CSIRO's work determined the likelihood of such ignitions, and the extent to which these would be reduced based on the known capability of different technologies (REFCLs, ACRs, powerline replacement). The likelihood times consequence yielded a risk rating for each point on the network.

19. Why don't we just underground everything?

Cost. The 2011 Powerline Bushfire Safety Taskforce inquired into this option, and found it would cost up to $40 billion to underground all the powerlines in the state. This is far in excess of what electricity consumers would be willing to pay for improved bushfire safety.
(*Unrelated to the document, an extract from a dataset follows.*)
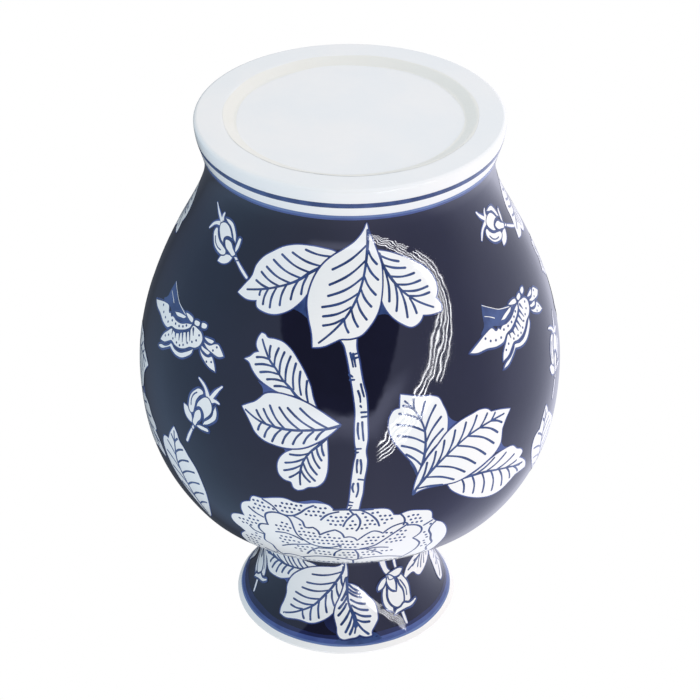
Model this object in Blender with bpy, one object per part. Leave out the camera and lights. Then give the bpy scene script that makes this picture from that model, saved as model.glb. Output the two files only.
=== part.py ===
"""A glazed pottery vase, made as a potter makes one this size: four clay sections, each formed
by itself, luted edge to edge with rings of slip. Metres, +Z up, origin at the middle of the foot."""

import math

import bmesh
import bpy

# Overall shape: each radius is the outside of the wall, at its own height.
HEIGHT = 0.305
FOOT_RADIUS = 0.0794
ANKLE_RADIUS = 0.0744
ANKLE_HEIGHT = 0.0263
HIP_RADIUS = 0.0941
HIP_HEIGHT = 0.0758
HIP_SLOPE = 0.476
BELLY_RADIUS = 0.1127
BELLY_HEIGHT = 0.1473
SHOULDER_RADIUS = 0.0935
SHOULDER_HEIGHT = 0.2140
SHOULDER_SLOPE = -0.723
NECK_RADIUS = 0.0458
NECK_HEIGHT = 0.2559
MOUTH_RADIUS = 0.0634
MOUTH_SLOPE = 0.946

# Wall, floor, foot ring and lip.
WALL = 0.0052
FLOOR_THICKNESS = 0.0075
FLOOR_CORNER = 0.010
RECESS_DEPTH = 0.003
RECESS_BEVEL = 0.0065
FOOT_RING_WIDTH = 0.0125
FOOT_EDGE = 0.0020
LIP_EDGE = 0.0020

# The luted joints: where each lies, how much slip it holds, and how far the slip stands inside.
FOOT_JOINT_HEIGHT = ANKLE_HEIGHT
BELLY_JOINT_HEIGHT = 0.150
NECK_JOINT_HEIGHT = 0.243
SLIP_THICKNESS = 0.0012
SLIP_RIDGE = 0.0010
JOINT_CLEARANCE = 0.0003

# How finely the round surfaces are faceted.
SEGMENTS = 48
WALL_STEPS = 7
CORNER_STEPS = 4

SLIP = {"colour": (0.80, 0.78, 0.72, 1.0), "roughness": 0.85}
WHITE_GLAZE = {"colour": (0.88, 0.90, 0.92, 1.0), "roughness": 0.12}
COBALT_GLAZE = {"colour": (0.012, 0.014, 0.055, 1.0), "roughness": 0.08}

# Height, radius and slope of the outside wall at each station, from the foot edge to the mouth.
STATIONS = (
    (FOOT_EDGE, FOOT_RADIUS, 0.0),
    (ANKLE_HEIGHT, ANKLE_RADIUS, 0.0),
    (HIP_HEIGHT, HIP_RADIUS, HIP_SLOPE),
    (BELLY_HEIGHT, BELLY_RADIUS, 0.0),
    (SHOULDER_HEIGHT, SHOULDER_RADIUS, SHOULDER_SLOPE),
    (NECK_HEIGHT, NECK_RADIUS, 0.0),
    (HEIGHT, MOUTH_RADIUS, MOUTH_SLOPE),
)


def wall_at(height):
    """The outside radius and its slope at a height, on the cubic between the two stations round it."""
    low, high = next(
        (a, b) for a, b in zip(STATIONS, STATIONS[1:]) if height <= b[0] or b is STATIONS[-1]
    )
    span = high[0] - low[0]
    t = (height - low[0]) / span
    radius = (
        low[1] * (2 * t**3 - 3 * t**2 + 1)
        + low[2] * span * (t**3 - 2 * t**2 + t)
        + high[1] * (3 * t**2 - 2 * t**3)
        + high[2] * span * (t**3 - t**2)
    )
    slope = (
        (high[1] - low[1]) * (6 * t - 6 * t**2) / span
        + low[2] * (3 * t**2 - 4 * t + 1)
        + high[2] * (3 * t**2 - 2 * t)
    )
    return radius, slope


def outside(height):
    return wall_at(height)[0]


def inside(height, proud=0.0):
    """The inside radius, with the wall's thickness measured square to its surface."""
    radius, slope = wall_at(height)
    return radius - (WALL + proud) * math.hypot(1.0, slope)


def heights(low, high, steps=WALL_STEPS):
    return [low + (high - low) * i / steps for i in range(steps + 1)]


def arc(centre, radius, start, end, steps=CORNER_STEPS):
    """Points on a circle in the section, from one angle in degrees to another."""
    turns = [math.radians(start + (end - start) * i / steps) for i in range(steps + 1)]
    return [(centre[0] + radius * math.cos(a), centre[1] + radius * math.sin(a)) for a in turns]


def glaze(name, look):
    material = bpy.data.materials.new(name)
    material.use_nodes = True
    shader = material.node_tree.nodes["Principled BSDF"]
    shader.inputs["Base Color"].default_value = look["colour"]
    shader.inputs["Roughness"].default_value = look["roughness"]
    shader.inputs["Metallic"].default_value = 0.0
    return material


def turned(name, outline, material):
    """A solid turned about +Z from its half section, a closed loop of (radius, height)."""
    mesh = bmesh.new()
    points = [mesh.verts.new((radius, 0.0, height)) for radius, height in outline]
    edges = [mesh.edges.new(pair) for pair in zip(points, points[1:])]
    if min(radius for radius, _ in outline) > 0.0:
        edges.append(mesh.edges.new((points[-1], points[0])))
    bmesh.ops.spin(
        mesh,
        geom=points + edges,
        axis=(0.0, 0.0, 1.0),
        cent=(0.0, 0.0, 0.0),
        angle=math.tau,
        steps=SEGMENTS,
        use_merge=True,
    )
    bmesh.ops.remove_doubles(mesh, verts=mesh.verts, dist=1e-6)
    bmesh.ops.recalc_face_normals(mesh, faces=mesh.faces)
    data = bpy.data.meshes.new(name)
    mesh.to_mesh(data)
    mesh.free()
    data.materials.append(material)
    data.shade_smooth()
    data.set_sharp_from_angle(angle=math.radians(40))
    made = bpy.data.objects.new(name, data)
    bpy.context.scene.collection.objects.link(made)
    return made


def section_edge(joint, side):
    """Where a clay section stops, below (-1) or above (+1) the slip of a joint."""
    return joint + side * (SLIP_THICKNESS / 2 + JOINT_CLEARANCE)


def foot_and_floor(material):
    """The foot ring, its recess and the floor of the vase, up to the joint at the ankle."""
    top = section_edge(FOOT_JOINT_HEIGHT, -1)
    ring_outside = FOOT_RADIUS - FOOT_EDGE
    ring_inside = ring_outside - FOOT_RING_WIDTH
    recess = [(0.0, RECESS_DEPTH), (ring_inside - RECESS_BEVEL, RECESS_DEPTH), (ring_inside, 0.0)]
    edge = arc((ring_outside, FOOT_EDGE), FOOT_EDGE, -90, 0)
    wall = [(outside(z), z) for z in heights(FOOT_EDGE, top, 4)][1:]
    floor = RECESS_DEPTH + FLOOR_THICKNESS
    corner_top = floor + FLOOR_CORNER
    inner = [(inside(z), z) for z in (top, corner_top)]
    corner = arc((inside(corner_top) - FLOOR_CORNER, corner_top), FLOOR_CORNER, 0, -90)[1:]
    return turned(
        "foot_and_floor", recess + edge + wall + inner + corner + [(0.0, floor)], material
    )


def wall_section(name, low, high, material):
    """A ring of wall between two heights."""
    outer = [(outside(z), z) for z in heights(low, high)]
    inner = [(inside(z), z) for z in reversed(heights(low, high))]
    return turned(name, outer + inner, material)


def neck_and_mouth(material):
    """The narrow neck, flaring to a rounded lip with a flat on top."""
    low = section_edge(NECK_JOINT_HEIGHT, 1)
    bend = HEIGHT - LIP_EDGE
    outer = [(outside(z), z) for z in heights(low, bend, WALL_STEPS + 2)]
    inner = [(inside(z), z) for z in reversed(heights(low, bend, WALL_STEPS + 2))]
    lip = (
        arc((outside(bend) - LIP_EDGE, bend), LIP_EDGE, 0, 90)[1:]
        + arc((inside(bend) + LIP_EDGE, bend), LIP_EDGE, 90, 180)[:-1]
    )
    return turned("neck_and_mouth", outer + lip + inner, material)


def slip_joint(name, joint, material):
    """The ring of slip in a joint, flush outside and standing as a low ridge inside."""
    low, high = joint - SLIP_THICKNESS / 2, joint + SLIP_THICKNESS / 2
    outline = [
        (outside(low), low),
        (outside(high), high),
        (inside(high, SLIP_RIDGE), high),
        (inside(low, SLIP_RIDGE), low),
    ]
    return turned(name, outline, material)


def build():
    for old in list(bpy.data.objects):
        bpy.data.objects.remove(old)
    white = glaze("white_glaze", WHITE_GLAZE)
    cobalt = glaze("cobalt_glaze", COBALT_GLAZE)
    slip = glaze("fired_slip", SLIP)
    foot_and_floor(white)
    wall_section(
        "lower_body",
        section_edge(FOOT_JOINT_HEIGHT, 1),
        section_edge(BELLY_JOINT_HEIGHT, -1),
        cobalt,
    )
    wall_section(
        "upper_body",
        section_edge(BELLY_JOINT_HEIGHT, 1),
        section_edge(NECK_JOINT_HEIGHT, -1),
        cobalt,
    )
    neck_and_mouth(cobalt)
    slip_joint("foot_slip_joint", FOOT_JOINT_HEIGHT, slip)
    slip_joint("belly_slip_joint", BELLY_JOINT_HEIGHT, slip)
    slip_joint("neck_slip_joint", NECK_JOINT_HEIGHT, slip)


build()
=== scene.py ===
import math

import bpy
import numpy as np
from mathutils import Matrix, Vector
from mathutils.geometry import delaunay_2d_cdt


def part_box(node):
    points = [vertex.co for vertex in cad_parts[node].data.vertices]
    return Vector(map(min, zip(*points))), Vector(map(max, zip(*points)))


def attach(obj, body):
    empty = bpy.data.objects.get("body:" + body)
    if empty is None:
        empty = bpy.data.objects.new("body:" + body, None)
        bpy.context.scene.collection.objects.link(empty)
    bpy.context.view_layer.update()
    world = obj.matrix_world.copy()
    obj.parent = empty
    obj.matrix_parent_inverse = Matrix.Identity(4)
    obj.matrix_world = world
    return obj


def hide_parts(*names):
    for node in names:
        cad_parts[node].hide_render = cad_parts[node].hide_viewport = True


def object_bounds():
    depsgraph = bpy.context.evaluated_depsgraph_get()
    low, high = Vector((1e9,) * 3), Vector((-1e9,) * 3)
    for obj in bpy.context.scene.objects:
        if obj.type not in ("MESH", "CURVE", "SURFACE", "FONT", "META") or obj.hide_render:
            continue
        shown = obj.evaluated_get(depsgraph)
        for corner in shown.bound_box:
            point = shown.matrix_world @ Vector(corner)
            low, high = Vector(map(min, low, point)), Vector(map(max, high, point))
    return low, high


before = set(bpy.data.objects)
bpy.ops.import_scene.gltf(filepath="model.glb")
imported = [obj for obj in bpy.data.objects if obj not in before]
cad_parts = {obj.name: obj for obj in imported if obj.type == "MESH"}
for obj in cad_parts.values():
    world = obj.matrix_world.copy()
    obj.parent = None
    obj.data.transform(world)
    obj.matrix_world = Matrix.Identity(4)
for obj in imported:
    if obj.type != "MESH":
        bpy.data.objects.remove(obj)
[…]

It is also unnecessary, given the capability of new technologies to prevent ignition on large areas of the network.
The package of assets captured in the Regulations represents the most cost-effective way to roughly halve Victoria's powerline bushfire risk.

20. Why not put in more than 45 REFCLs?

The costs of REFCLs varies by location but averages around $6-7 million. These costs are not trivial. Consequently the Government has relied on a principle of yielding the maximum risk reduction benefit for the least amount of money in selecting the particular 45 locations it has. The 45 REFCLs chosen will deliver 90% of the potential bushfire risk reduction which REFCLs are capable of achieving.

21. What relief is available for customers unable to pay these sort of costs?

The Government is taking a number of steps to ease energy costs to Victorians.

The $145 million Annual Electricity Concession program provides ways to assist the most vulnerable to relieve cost of living pressures by providing concession cardholders with a discount of 17.5 per cent off household electricity bills.

By using the Victorian Energy Compare website customers can select the tariff that saves them the most money, based on the data supplied by their smart meters.  At present, it has been determined that 95 per cent of users can save money by switching plan – and more than half can save more than $340 per year.

Energy efficiency initiatives such as the Victorian Energy Efficiency Target (VEET) support the uptake of energy efficiency activities by Victorian households and businesses which can lead to significant savings on energy bills.